# [Problem statement]
Write out, word for word, only the data from its first line to the line containing "slit_len = 7; // [4:0.5:9]".

* Begin Stored data *

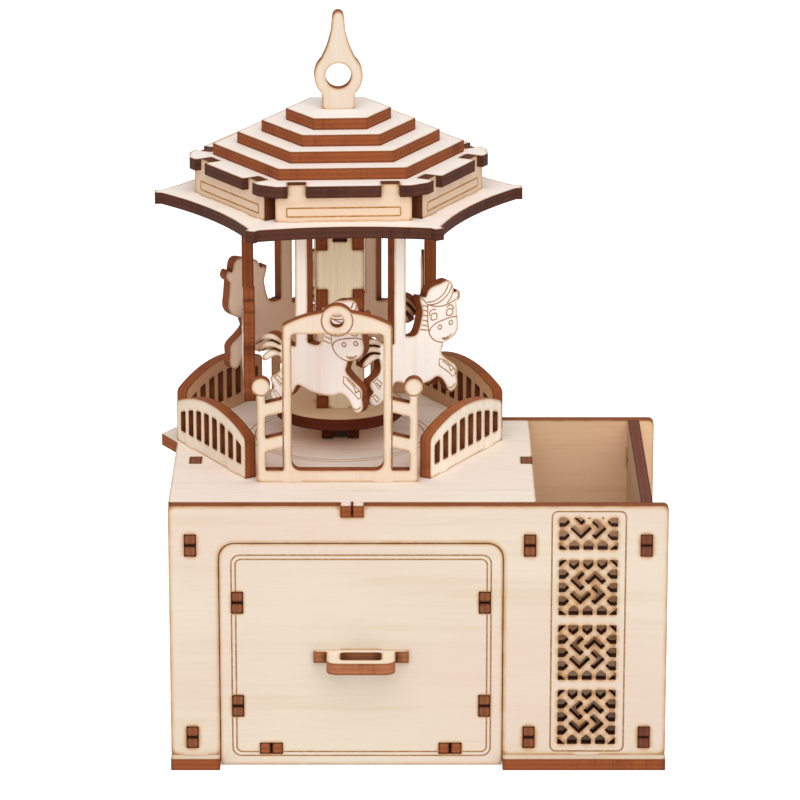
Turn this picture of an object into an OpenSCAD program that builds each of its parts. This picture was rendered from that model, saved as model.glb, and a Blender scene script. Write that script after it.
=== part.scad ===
// Carousel music box: a laser-cut plywood box with a drawer and a pen bay, and a
// six-horse carousel with a stepped roof that turns on a musical movement.
// Frame: origin on the underside of the bottom board, at its centre.
// +X right, +Y back, +Z up. Every board is cut from sheet of one thickness.

/* [Sheet] */
// Thickness of the plywood sheet
sheet_t = 2.7; // [2.4:0.1:3]
// Length of a joint tab along its edge
tab_len = 5.2; // [4:0.1:6]
// Play between a tab and its slot, all round
slot_fit = 0.05; // [0.02:0.01:0.1]
// Width of the slit that lets a tab spring
slit_w = 0.4; // [0.2:0.1:0.6]
// Depth of that slit from the tab's end
slit_len = 7; // [4:0.5:9]

/* [Box] */
// Width of the front and back panels
box_w = 113; // [108:0.5:125]
// Depth of the bottom board
base_d = 70; // [66:0.5:80]
// Height of the box over the bottom board's underside
box_h = 62.8; // [60:0.2:72]
// Corner radius of the front and back panels
panel_corner_r = 1.2; // [0.6:0.1:2]
// Distance from the panel's edge to a side panel's outer face
side_inset = 3.55; // [2:0.05:5]
// Width of the pen bay between divider and right side panel
pen_bay_w = 23.65; // [20:0.05:26]
// Height of the lower joint tab's middle over the bottom board
tab_low = 4.35; // [4:0.05:8]
// Distance from the upper joint tab's middle down to the box's top
tab_high = 9.4; // [8:0.1:14]

/* [Lattice] */
// Side of one lattice window
window_w = 13.2; // [12:0.1:14]
// Distance between the middles of two windows
window_pitch = 15.67; // [15:0.01:16]
// Height of the lowest window's middle over the bottom board
window_low = 9.3; // [8:0.1:11]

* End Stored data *

# [Solution]
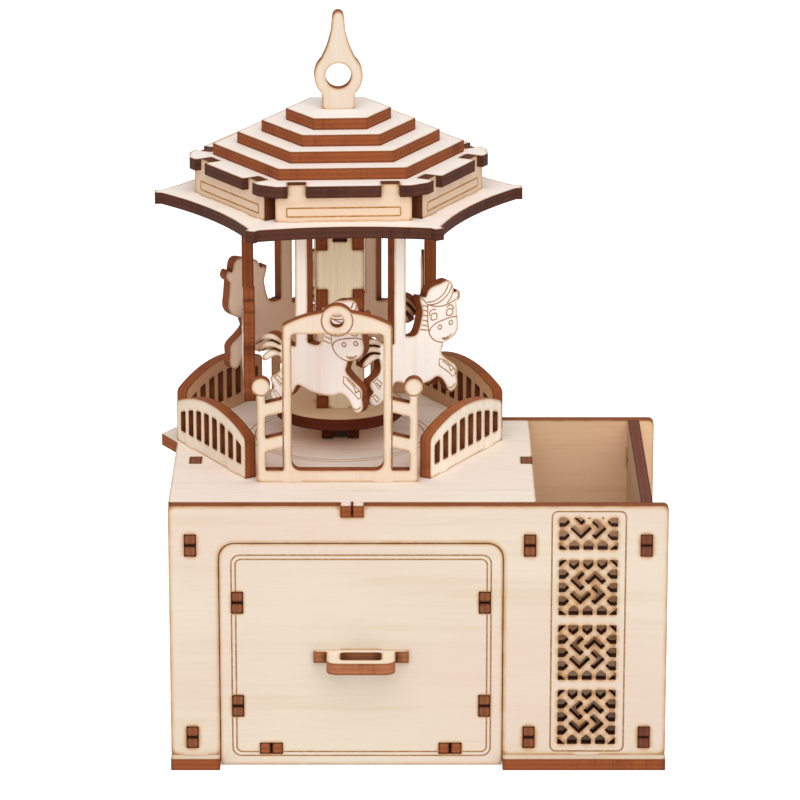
Turn this picture of an object into an OpenSCAD program that builds each of its parts. This picture was rendered from that model, saved as model.glb, and a Blender scene script. Write that script after it.
=== part.scad ===
// Carousel music box: a laser-cut plywood box with a drawer and a pen bay, and a
// six-horse carousel with a stepped roof that turns on a musical movement.
// Frame: origin on the underside of the bottom board, at its centre.
// +X right, +Y back, +Z up. Every board is cut from sheet of one thickness.

/* [Sheet] */
// Thickness of the plywood sheet
sheet_t = 2.7; // [2.4:0.1:3]
// Length of a joint tab along its edge
tab_len = 5.2; // [4:0.1:6]
// Play between a tab and its slot, all round
slot_fit = 0.05; // [0.02:0.01:0.1]
// Width of the slit that lets a tab spring
slit_w = 0.4; // [0.2:0.1:0.6]
// Depth of that slit from the tab's end
slit_len = 7; // [4:0.5:9]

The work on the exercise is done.